* START ITEMS *
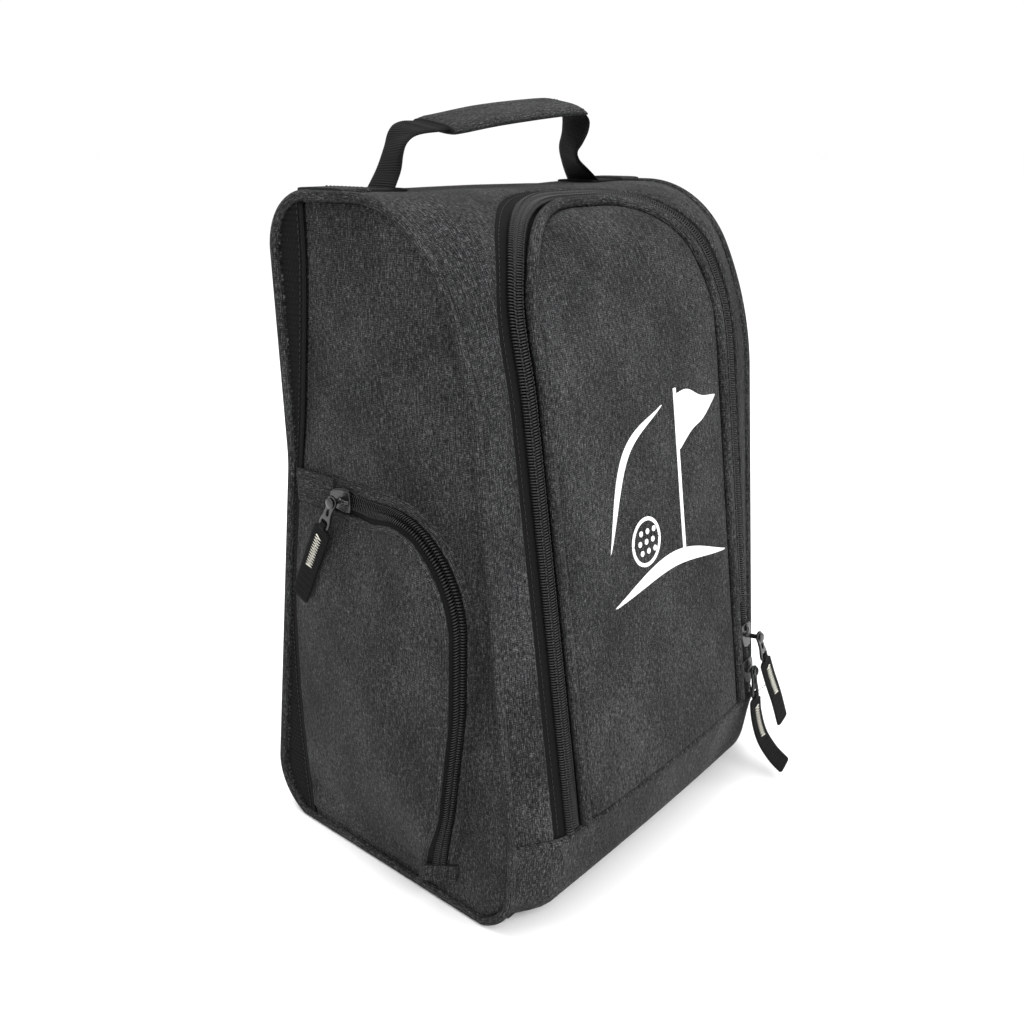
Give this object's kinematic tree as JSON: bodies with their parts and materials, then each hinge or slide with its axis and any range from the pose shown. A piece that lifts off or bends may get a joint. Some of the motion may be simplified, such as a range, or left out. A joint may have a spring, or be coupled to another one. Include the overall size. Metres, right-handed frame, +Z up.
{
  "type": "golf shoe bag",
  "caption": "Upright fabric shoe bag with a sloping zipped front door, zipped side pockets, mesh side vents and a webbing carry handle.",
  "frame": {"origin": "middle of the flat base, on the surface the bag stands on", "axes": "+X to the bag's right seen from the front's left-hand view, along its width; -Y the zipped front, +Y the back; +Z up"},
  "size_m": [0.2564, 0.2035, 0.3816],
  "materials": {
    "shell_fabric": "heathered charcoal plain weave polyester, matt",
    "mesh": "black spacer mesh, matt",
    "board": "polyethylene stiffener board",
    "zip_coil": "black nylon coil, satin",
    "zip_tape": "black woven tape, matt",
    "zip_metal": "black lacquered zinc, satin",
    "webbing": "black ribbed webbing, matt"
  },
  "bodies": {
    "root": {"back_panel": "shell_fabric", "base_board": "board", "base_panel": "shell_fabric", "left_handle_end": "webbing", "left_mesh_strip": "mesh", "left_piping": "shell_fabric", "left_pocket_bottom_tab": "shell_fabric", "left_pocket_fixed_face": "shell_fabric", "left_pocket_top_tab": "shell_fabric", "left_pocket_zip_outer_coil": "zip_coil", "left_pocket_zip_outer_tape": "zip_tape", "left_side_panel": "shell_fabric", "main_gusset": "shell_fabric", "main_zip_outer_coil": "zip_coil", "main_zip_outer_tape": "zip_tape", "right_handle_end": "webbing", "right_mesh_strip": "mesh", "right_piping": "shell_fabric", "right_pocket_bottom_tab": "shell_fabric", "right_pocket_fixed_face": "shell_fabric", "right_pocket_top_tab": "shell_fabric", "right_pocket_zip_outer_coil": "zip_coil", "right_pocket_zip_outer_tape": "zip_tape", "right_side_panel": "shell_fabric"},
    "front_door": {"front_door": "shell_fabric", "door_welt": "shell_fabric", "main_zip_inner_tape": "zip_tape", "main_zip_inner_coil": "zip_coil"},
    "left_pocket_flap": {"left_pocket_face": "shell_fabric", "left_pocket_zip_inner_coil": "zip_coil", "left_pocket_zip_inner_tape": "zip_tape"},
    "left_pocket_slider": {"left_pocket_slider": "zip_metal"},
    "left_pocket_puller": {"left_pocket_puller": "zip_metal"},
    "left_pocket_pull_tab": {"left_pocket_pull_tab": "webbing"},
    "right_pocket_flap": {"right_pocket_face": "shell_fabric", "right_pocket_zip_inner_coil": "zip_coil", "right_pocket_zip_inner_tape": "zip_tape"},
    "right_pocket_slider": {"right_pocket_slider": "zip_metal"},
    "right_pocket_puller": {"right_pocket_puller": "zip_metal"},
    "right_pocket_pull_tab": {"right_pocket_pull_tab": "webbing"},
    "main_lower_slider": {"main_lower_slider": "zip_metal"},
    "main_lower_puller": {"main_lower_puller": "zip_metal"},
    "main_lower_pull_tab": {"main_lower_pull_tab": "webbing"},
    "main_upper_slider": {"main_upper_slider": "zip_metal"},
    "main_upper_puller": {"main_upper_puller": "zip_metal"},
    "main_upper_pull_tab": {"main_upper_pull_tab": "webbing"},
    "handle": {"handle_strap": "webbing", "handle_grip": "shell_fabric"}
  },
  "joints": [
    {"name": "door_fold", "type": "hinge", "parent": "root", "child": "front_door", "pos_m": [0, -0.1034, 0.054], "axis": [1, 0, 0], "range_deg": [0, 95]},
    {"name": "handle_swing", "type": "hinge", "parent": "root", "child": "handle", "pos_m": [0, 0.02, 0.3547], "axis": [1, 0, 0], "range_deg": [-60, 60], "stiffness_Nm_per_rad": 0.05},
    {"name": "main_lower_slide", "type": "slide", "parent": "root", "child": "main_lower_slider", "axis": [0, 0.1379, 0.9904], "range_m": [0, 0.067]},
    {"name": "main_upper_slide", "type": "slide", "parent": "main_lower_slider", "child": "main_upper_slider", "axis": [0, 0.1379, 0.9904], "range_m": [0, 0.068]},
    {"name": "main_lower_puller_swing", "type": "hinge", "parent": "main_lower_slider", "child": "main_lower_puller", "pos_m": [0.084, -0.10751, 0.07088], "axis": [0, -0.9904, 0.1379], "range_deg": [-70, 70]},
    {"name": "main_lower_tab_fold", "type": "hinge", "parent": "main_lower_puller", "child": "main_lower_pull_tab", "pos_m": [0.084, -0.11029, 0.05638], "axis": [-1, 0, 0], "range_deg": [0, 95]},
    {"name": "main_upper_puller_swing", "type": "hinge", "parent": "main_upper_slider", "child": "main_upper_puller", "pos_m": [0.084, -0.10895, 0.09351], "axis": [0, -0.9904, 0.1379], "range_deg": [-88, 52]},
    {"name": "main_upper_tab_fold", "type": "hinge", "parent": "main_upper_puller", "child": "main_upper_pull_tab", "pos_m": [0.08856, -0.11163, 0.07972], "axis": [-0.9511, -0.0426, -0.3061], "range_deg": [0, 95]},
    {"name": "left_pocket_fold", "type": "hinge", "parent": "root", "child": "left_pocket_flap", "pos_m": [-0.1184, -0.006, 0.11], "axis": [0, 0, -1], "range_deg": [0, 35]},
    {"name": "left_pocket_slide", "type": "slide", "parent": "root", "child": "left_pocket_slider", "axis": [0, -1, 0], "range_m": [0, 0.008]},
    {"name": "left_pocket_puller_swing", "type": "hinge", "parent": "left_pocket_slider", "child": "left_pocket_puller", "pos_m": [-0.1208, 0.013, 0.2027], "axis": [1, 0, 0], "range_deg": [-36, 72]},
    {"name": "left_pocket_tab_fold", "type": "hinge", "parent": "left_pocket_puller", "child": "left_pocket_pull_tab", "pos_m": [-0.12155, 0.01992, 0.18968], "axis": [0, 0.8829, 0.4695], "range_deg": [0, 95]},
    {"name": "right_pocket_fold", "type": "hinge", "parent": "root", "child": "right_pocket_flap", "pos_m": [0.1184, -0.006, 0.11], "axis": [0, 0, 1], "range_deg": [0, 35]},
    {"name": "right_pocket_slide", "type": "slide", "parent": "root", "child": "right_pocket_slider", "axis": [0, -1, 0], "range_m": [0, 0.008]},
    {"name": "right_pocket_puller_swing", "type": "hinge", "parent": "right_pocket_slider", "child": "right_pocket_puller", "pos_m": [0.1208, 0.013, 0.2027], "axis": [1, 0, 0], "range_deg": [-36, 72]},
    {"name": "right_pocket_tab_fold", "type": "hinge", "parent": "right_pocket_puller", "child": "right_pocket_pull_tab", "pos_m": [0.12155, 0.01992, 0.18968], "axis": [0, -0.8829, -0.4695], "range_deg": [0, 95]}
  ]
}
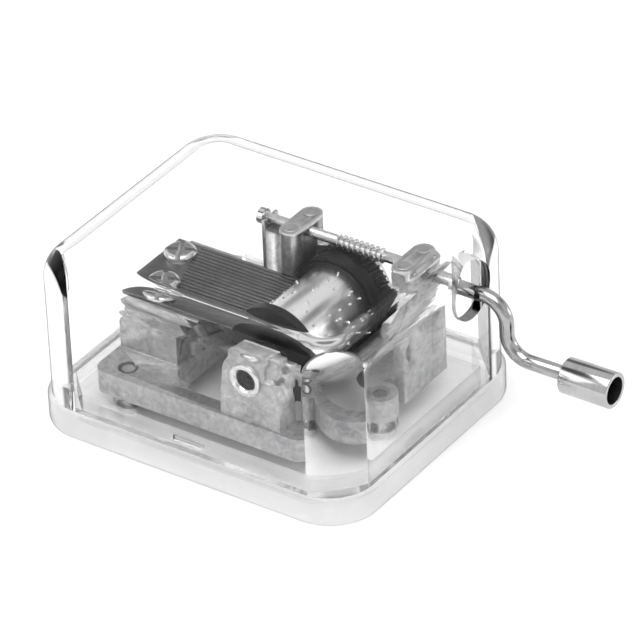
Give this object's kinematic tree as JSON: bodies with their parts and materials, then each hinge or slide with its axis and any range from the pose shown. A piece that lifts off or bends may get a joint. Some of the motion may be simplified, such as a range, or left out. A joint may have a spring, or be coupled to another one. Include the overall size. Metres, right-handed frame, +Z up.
* END ITEMS *
■ GIVEN PROBLEM
Your task is to output the full set of records exactly as presented.

■ RESULT OF THE EXERCISE
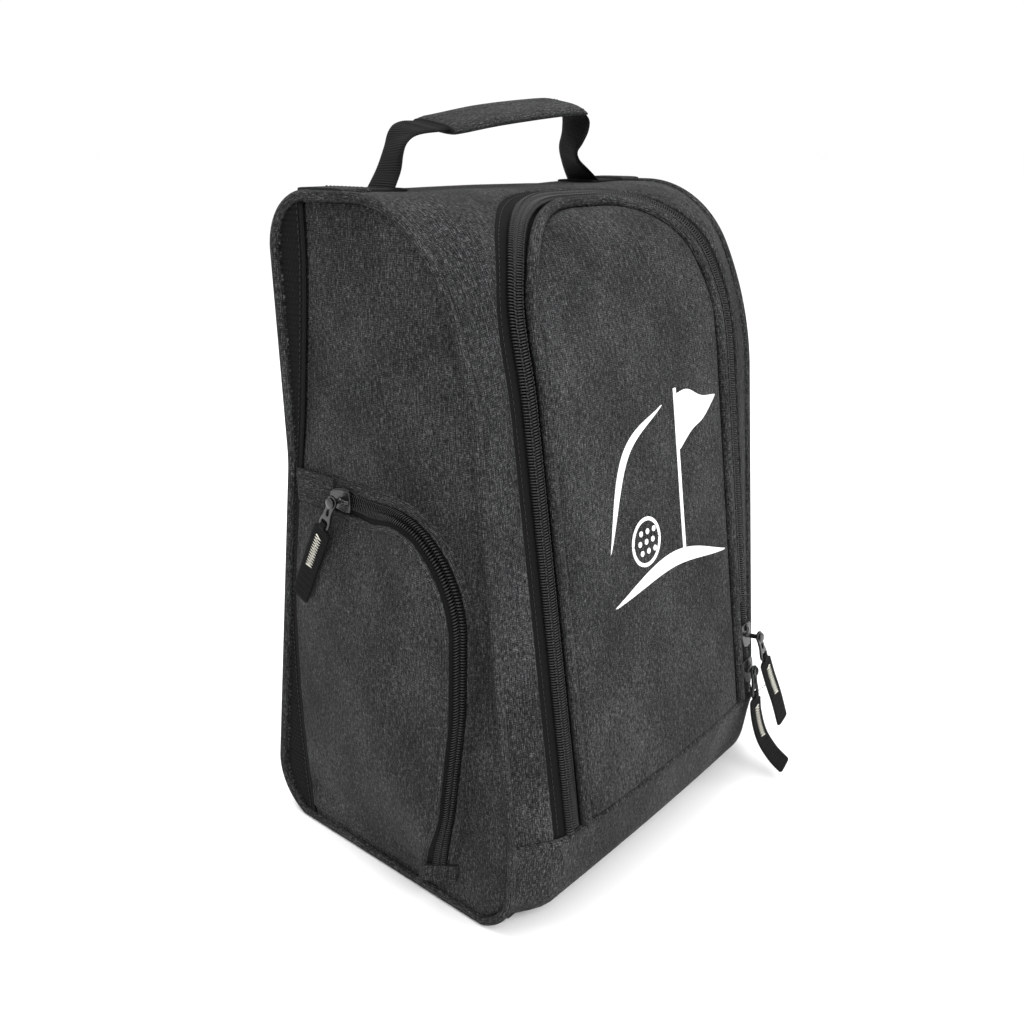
Give this object's kinematic tree as JSON: bodies with their parts and materials, then each hinge or slide with its axis and any range from the pose shown. A piece that lifts off or bends may get a joint. Some of the motion may be simplified, such as a range, or left out. A joint may have a spring, or be coupled to another one. Include the overall size. Metres, right-handed frame, +Z up.
{
  "type": "golf shoe bag",
  "caption": "Upright fabric shoe bag with a sloping zipped front door, zipped side pockets, mesh side vents and a webbing carry handle.",
  "frame": {"origin": "middle of the flat base, on the surface the bag stands on", "axes": "+X to the bag's right seen from the front's left-hand view, along its width; -Y the zipped front, +Y the back; +Z up"},
  "size_m": [0.2564, 0.2035, 0.3816],
  "materials": {
    "shell_fabric": "heathered charcoal plain weave polyester, matt",
    "mesh": "black spacer mesh, matt",
    "board": "polyethylene stiffener board",
    "zip_coil": "black nylon coil, satin",
    "zip_tape": "black woven tape, matt",
    "zip_metal": "black lacquered zinc, satin",
    "webbing": "black ribbed webbing, matt"
  },
  "bodies": {
    "root": {"back_panel": "shell_fabric", "base_board": "board", "base_panel": "shell_fabric", "left_handle_end": "webbing", "left_mesh_strip": "mesh", "left_piping": "shell_fabric", "left_pocket_bottom_tab": "shell_fabric", "left_pocket_fixed_face": "shell_fabric", "left_pocket_top_tab": "shell_fabric", "left_pocket_zip_outer_coil": "zip_coil", "left_pocket_zip_outer_tape": "zip_tape", "left_side_panel": "shell_fabric", "main_gusset": "shell_fabric", "main_zip_outer_coil": "zip_coil", "main_zip_outer_tape": "zip_tape", "right_handle_end": "webbing", "right_mesh_strip": "mesh", "right_piping": "shell_fabric", "right_pocket_bottom_tab": "shell_fabric", "right_pocket_fixed_face": "shell_fabric", "right_pocket_top_tab": "shell_fabric", "right_pocket_zip_outer_coil": "zip_coil", "right_pocket_zip_outer_tape": "zip_tape", "right_side_panel": "shell_fabric"},
    "front_door": {"front_door": "shell_fabric", "door_welt": "shell_fabric", "main_zip_inner_tape": "zip_tape", "main_zip_inner_coil": "zip_coil"},
    "left_pocket_flap": {"left_pocket_face": "shell_fabric", "left_pocket_zip_inner_coil": "zip_coil", "left_pocket_zip_inner_tape": "zip_tape"},
    "left_pocket_slider": {"left_pocket_slider": "zip_metal"},
    "left_pocket_puller": {"left_pocket_puller": "zip_metal"},
    "left_pocket_pull_tab": {"left_pocket_pull_tab": "webbing"},
    "right_pocket_flap": {"right_pocket_face": "shell_fabric", "right_pocket_zip_inner_coil": "zip_coil", "right_pocket_zip_inner_tape": "zip_tape"},
    "right_pocket_slider": {"right_pocket_slider": "zip_metal"},
    "right_pocket_puller": {"right_pocket_puller": "zip_metal"},
    "right_pocket_pull_tab": {"right_pocket_pull_tab": "webbing"},
    "main_lower_slider": {"main_lower_slider": "zip_metal"},
    "main_lower_puller": {"main_lower_puller": "zip_metal"},
    "main_lower_pull_tab": {"main_lower_pull_tab": "webbing"},
    "main_upper_slider": {"main_upper_slider": "zip_metal"},
    "main_upper_puller": {"main_upper_puller": "zip_metal"},
    "main_upper_pull_tab": {"main_upper_pull_tab": "webbing"},
    "handle": {"handle_strap": "webbing", "handle_grip": "shell_fabric"}
  },
  "joints": [
    {"name": "door_fold", "type": "hinge", "parent": "root", "child": "front_door", "pos_m": [0, -0.1034, 0.054], "axis": [1, 0, 0], "range_deg": [0, 95]},
    {"name": "handle_swing", "type": "hinge", "parent": "root", "child": "handle", "pos_m": [0, 0.02, 0.3547], "axis": [1, 0, 0], "range_deg": [-60, 60], "stiffness_Nm_per_rad": 0.05},
    {"name": "main_lower_slide", "type": "slide", "parent": "root", "child": "main_lower_slider", "axis": [0, 0.1379, 0.9904], "range_m": [0, 0.067]},
    {"name": "main_upper_slide", "type": "slide", "parent": "main_lower_slider", "child": "main_upper_slider", "axis": [0, 0.1379, 0.9904], "range_m": [0, 0.068]},
    {"name": "main_lower_puller_swing", "type": "hinge", "parent": "main_lower_slider", "child": "main_lower_puller", "pos_m": [0.084, -0.10751, 0.07088], "axis": [0, -0.9904, 0.1379], "range_deg": [-70, 70]},
    {"name": "main_lower_tab_fold", "type": "hinge", "parent": "main_lower_puller", "child": "main_lower_pull_tab", "pos_m": [0.084, -0.11029, 0.05638], "axis": [-1, 0, 0], "range_deg": [0, 95]},
    {"name": "main_upper_puller_swing", "type": "hinge", "parent": "main_upper_slider", "child": "main_upper_puller", "pos_m": [0.084, -0.10895, 0.09351], "axis": [0, -0.9904, 0.1379], "range_deg": [-88, 52]},
    {"name": "main_upper_tab_fold", "type": "hinge", "parent": "main_upper_puller", "child": "main_upper_pull_tab", "pos_m": [0.08856, -0.11163, 0.07972], "axis": [-0.9511, -0.0426, -0.3061], "range_deg": [0, 95]},
    {"name": "left_pocket_fold", "type": "hinge", "parent": "root", "child": "left_pocket_flap", "pos_m": [-0.1184, -0.006, 0.11], "axis": [0, 0, -1], "range_deg": [0, 35]},
    {"name": "left_pocket_slide", "type": "slide", "parent": "root", "child": "left_pocket_slider", "axis": [0, -1, 0], "range_m": [0, 0.008]},
    {"name": "left_pocket_puller_swing", "type": "hinge", "parent": "left_pocket_slider", "child": "left_pocket_puller", "pos_m": [-0.1208, 0.013, 0.2027], "axis": [1, 0, 0], "range_deg": [-36, 72]},
    {"name": "left_pocket_tab_fold", "type": "hinge", "parent": "left_pocket_puller", "child": "left_pocket_pull_tab", "pos_m": [-0.12155, 0.01992, 0.18968], "axis": [0, 0.8829, 0.4695], "range_deg": [0, 95]},
    {"name": "right_pocket_fold", "type": "hinge", "parent": "root", "child": "right_pocket_flap", "pos_m": [0.1184, -0.006, 0.11], "axis": [0, 0, 1], "range_deg": [0, 35]},
    {"name": "right_pocket_slide", "type": "slide", "parent": "root", "child": "right_pocket_slider", "axis": [0, -1, 0], "range_m": [0, 0.008]},
    {"name": "right_pocket_puller_swing", "type": "hinge", "parent": "right_pocket_slider", "child": "right_pocket_puller", "pos_m": [0.1208, 0.013, 0.2027], "axis": [1, 0, 0], "range_deg": [-36, 72]},
    {"name": "right_pocket_tab_fold", "type": "hinge", "parent": "right_pocket_puller", "child": "right_pocket_pull_tab", "pos_m": [0.12155, 0.01992, 0.18968], "axis": [0, -0.8829, -0.4695], "range_deg": [0, 95]}
  ]
}
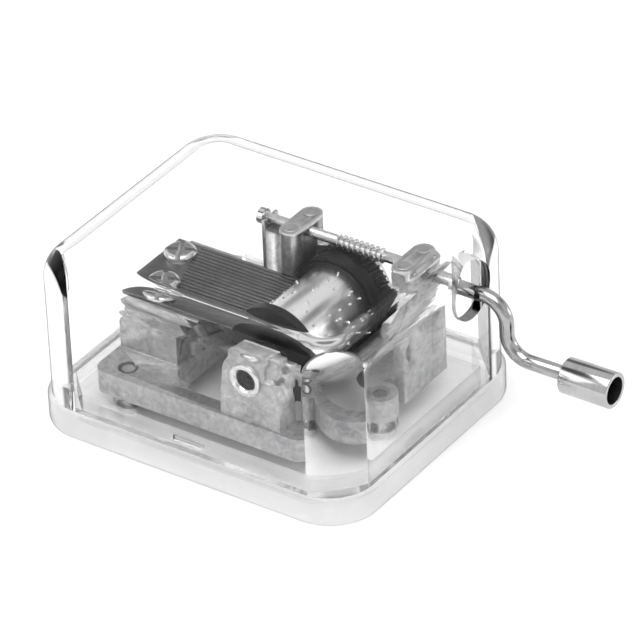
Give this object's kinematic tree as JSON: bodies with their parts and materials, then each hinge or slide with its axis and any range from the pose shown. A piece that lifts off or bends may get a joint. Some of the motion may be simplified, such as a range, or left out. A joint may have a spring, or be coupled to another one. Include the overall size. Metres, right-handed frame, +Z up.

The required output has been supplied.